Accordingly, because the social media registration requirement imposes a profound burden on expressive and associational freedoms without materially advancing the State’s goal of preventing unlawful gun violence, it violates the First Amendment.
I’d encourage you to read the entire brief for yourself when you have a few minutes, because it’s an excellent takedown of the both the disclosure requirement and the related “good moral character” clause. As the amici argue, the statute gives issuing authorities so much leeway to decide whether an applicant has demonstrated “good moral character” that even protected political speech could be reason enough to deny someone a license.
The burdens imposed by the requirement are compounded by the fact that applicants do not know what kind of speech or which associations will cause the State to doubt the applicant’s “good moral character”: they are at the mercy of the whims and vast discretion of the licensing officer. What kinds of posts would make a licensing officer think the applicant did not have “the essential character, temperament and judgement necessary to be entrusted with a weapon”? N.Y. Penal Law § 400.00(1)(b), (o)(iv). Clear and direct threats of violence would almost certainly be red flags for the reviewer, but what about the frequent use of profanity? A proclamation that “all cops are bastards”5 or that “Black lives matter”? Evidence of an unorthodox sex life? Photos of a prized collection of guns? And what acts or statements would “suggest [applicants] are likely to engage in conduct that would result in harm to themselves or others”? Video of the applicant playing “shooter” games, like Call of Duty or Fortnite? Posts about recovering from an eating disorder? Pictures of the applicant boxing?

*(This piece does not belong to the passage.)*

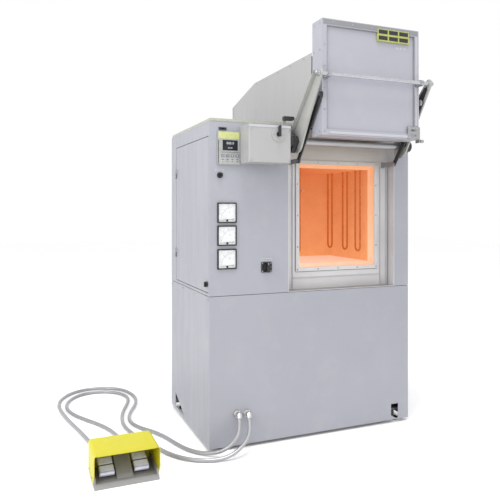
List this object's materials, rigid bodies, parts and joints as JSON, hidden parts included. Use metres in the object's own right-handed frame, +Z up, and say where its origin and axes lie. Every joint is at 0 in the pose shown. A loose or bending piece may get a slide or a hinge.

Moreover, applicants who frequently post criticism of law enforcement or hold differing views from licensing officers may have concerns about how that speech will be understood. For example, members of amicus the Liberal Gun Club are particularly worried about retribution related to their political views, concerned that their support of opposition candidates or political organizations that challenge those in power will be used against them.
It’s a valid point. I mean, we already know that there were egregious abuses and corruption under New York’s unconstitutional “may issue” regime, and the “good moral character” requirement as written is really just another way for those licensing authorities to continue to have unfettered discretion in picking and choosing who gets to exercise a fundamental civil right.
I love the fact that the Knight First Amendment Institute is a part of this brief, even if the organization is supportive of some of the other unconstitutional aspects of the CCIA. Maybe the exposure to the points of view of Operation Blazing Sword-Pink Pistols, NAAGA, APAGOA, D.C. Project Foundation, and the Liberal Gun Club will even sway some of the First Amendment fans at the institute to take a second look at their own views on the Second Amendment, but at the very least this coalition has demonstrated that you don’t have to be an ardent defender of the right to keep and bear arms to find fundamental flaws in New York’s post-Bruen carry regime.